Technically, Iowa Agricultural College was established in 1858 four years before the Morrill Act establishing land grant institutions. This means the agricultural college preexisted the land grant act at least on paper. The Morrill bill was introduced in 1887 so I suspect the state were aware that federal funding would be coming for the project.

During the mid to late 1800's the state of Iowa was experiencing an land rush. The population went from essentially none in 1832, to 675 thousand in 1860 at the onset of the Civil War. By 1900 the population would reach 2.2 million, slightly over 2/3 of its current total. Since 1900 Iowa's growth rate has averaged a paltry 0.3%. It seems rather amazing that in the census of 1870 the state of Iowa had the 11 largest population in the U.S. Iowa is now ranked 30th in state population.

The early large population influx accounts for Iowa has historically had two major universities rather than one.
 
Technically, Iowa Agricultural College was established in 1858 four years before the Morrill Act establishing land grant institutions.

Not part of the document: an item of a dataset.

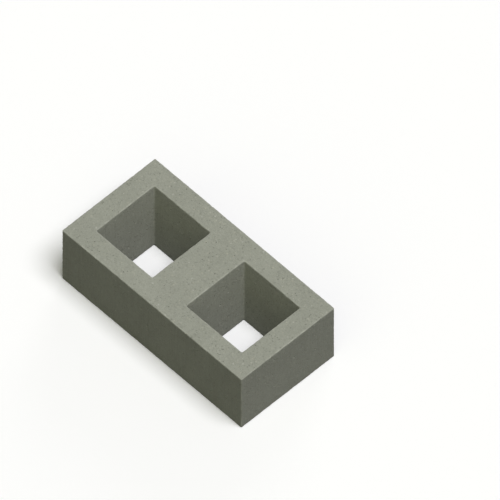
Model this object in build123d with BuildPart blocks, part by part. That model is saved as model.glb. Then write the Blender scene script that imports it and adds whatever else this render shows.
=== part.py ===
from build123d import *
from math import atan, degrees
import os

# A hollow concrete block, moulded in one piece, in millimetres.
# The origin is the centre of the underside: X along the block, Y across it, Z up.
# It lies as it leaves its mould, with the wide mouths of its square cores up.

# Overall size
length = 400.0
width = 200.0
height = 125.0

# Concrete around the core mouths, measured on the top face
face_shell = 38.0
end_wall = 38.0
web = 76.0

# Cores in a row along the block, and how far each of their walls leans in on its way down,
# so that the core formers draw out upwards
core_count = 2
core_draft = 15.5

# Roundings of the arrises, and of the corners where two core walls meet
arris_radius = 2.0
core_corner_radius = 2.0

# The core mouths fill what the walls and the web leave
core_length = (length - 2 * end_wall - (core_count - 1) * web) / core_count
core_width = width - 2 * face_shell
core_pitch = core_length + web
draft_angle = degrees(atan(core_draft / height))

with BuildPart() as block:
    # Outer form
    with BuildSketch():
        Rectangle(length, width)
    extrude(amount=height)

    # Cores, cut right through at the size of their mouths
    with BuildSketch():
        with GridLocations(core_pitch, 0, core_count, 1):
            Rectangle(core_length, core_width)
    extrude(amount=height, mode=Mode.SUBTRACT)

    # Each core wall leans about its top edge, so the core narrows towards the underside
    core_walls = block.faces(Select.LAST).filter_by(Axis.Z, reverse=True)
    draft(core_walls, Plane.XY.offset(height), draft_angle)
    sloping_edges = block.edges().filter_by(Axis.Z, reverse=True).filter_by(Plane.XY, reverse=True)
    fillet(sloping_edges, core_corner_radius)

    # Arrises: the four upright corners, and every edge of the top face and the underside
    by_height = block.edges().group_by(Axis.Z)
    upright_corners = block.edges().filter_by(Axis.Z)
    fillet(upright_corners + by_height[0] + by_height[-1], arris_radius)

block.part.label = "block"

os.makedirs("parts", exist_ok=True)
export_step(block.part, "parts/block.step")
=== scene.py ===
from itertools import pairwise
from math import cos, pi, radians, sin, tan
from random import Random

import bmesh
import bpy
from mathutils import Matrix, Vector, noise
from mathutils.bvhtree import BVHTree


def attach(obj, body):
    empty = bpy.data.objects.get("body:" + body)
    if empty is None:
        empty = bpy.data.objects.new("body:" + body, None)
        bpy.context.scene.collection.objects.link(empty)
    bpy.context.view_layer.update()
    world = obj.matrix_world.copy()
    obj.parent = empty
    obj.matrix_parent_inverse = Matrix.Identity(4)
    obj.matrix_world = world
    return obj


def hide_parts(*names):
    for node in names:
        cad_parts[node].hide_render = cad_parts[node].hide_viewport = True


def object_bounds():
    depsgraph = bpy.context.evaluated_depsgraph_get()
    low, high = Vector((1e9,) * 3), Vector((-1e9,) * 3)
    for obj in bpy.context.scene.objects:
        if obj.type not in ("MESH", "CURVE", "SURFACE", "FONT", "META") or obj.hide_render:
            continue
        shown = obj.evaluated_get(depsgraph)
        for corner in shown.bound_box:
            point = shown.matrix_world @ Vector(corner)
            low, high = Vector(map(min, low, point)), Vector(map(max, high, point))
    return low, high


# A hollow concrete block, lying with the wide mouths of its square cores up.
# Everything is in metres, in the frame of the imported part: X along the block, Z up.
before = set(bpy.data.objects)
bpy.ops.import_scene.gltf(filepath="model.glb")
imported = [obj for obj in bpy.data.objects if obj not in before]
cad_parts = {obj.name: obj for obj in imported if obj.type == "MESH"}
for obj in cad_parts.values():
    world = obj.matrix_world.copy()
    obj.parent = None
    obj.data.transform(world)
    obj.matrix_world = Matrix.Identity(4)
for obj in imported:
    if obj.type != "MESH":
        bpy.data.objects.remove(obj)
cad_low, cad_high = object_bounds()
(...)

This means the agricultural college preexisted the land grant act at least on paper. The Morrill bill was introduced in 1887 so I suspect the state were aware that federal funding would be coming for the project.

During the mid to late 1800's the state of Iowa was experiencing an land rush. The population went from essentially none in 1832, to 675 thousand in 1860 at the onset of the Civil War. By 1900 the population would reach 2.2 million, slightly over 2/3 of its current total. Since 1900 Iowa's growth rate has averaged a paltry 0.3%. It seems rather amazing that in the census of 1870 the state of Iowa had the 11 largest population in the U.S. Iowa is now ranked 30th in state population.

The early large population influx accounts for Iowa has historically had two major universities rather than one.


The first Morrill Act (1862) granted federal land in each state that could be sold to support science-oriented education at a new or an existing insttiution. Hence the name, "land grant school."